Counterfactual Explanations on Robust Perceptual Geodesics

January 26, 2026 · Grace Period · 🏛 ICLR 2026

Authors Eslam Zaher, Maciej Trzaskowski, Quan Nguyen, Fred Roosta arXiv ID 2601.18678 Category cs.LG: Machine Learning Cross-listed cs.CV, cs.HC, math.DG Citations 1 Venue ICLR 2026

Abstract

Latent-space optimization methods for counterfactual explanations - framed as minimal semantic perturbations that change model predictions - inherit the ambiguity of Wachter et al.'s objective: the choice of distance metric dictates whether perturbations are meaningful or adversarial. Existing approaches adopt flat or misaligned geometries, leading to off-manifold artifacts, semantic drift, or adversarial collapse.
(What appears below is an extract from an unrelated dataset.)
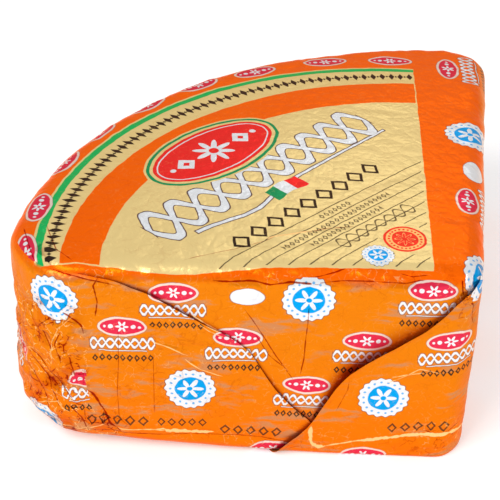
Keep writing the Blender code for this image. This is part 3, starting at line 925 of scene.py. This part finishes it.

We introduce Perceptual Counterfactual Geodesics (PCG), a method that constructs counterfactuals by tracing geodesics under a perceptually Riemannian metric induced from robust vision features. This geometry aligns with human perception and penalizes brittle directions, enabling smooth, on-manifold, semantically valid transitions. Experiments on three vision datasets show that PCG outperforms baselines and reveals failure modes hidden under standard metrics.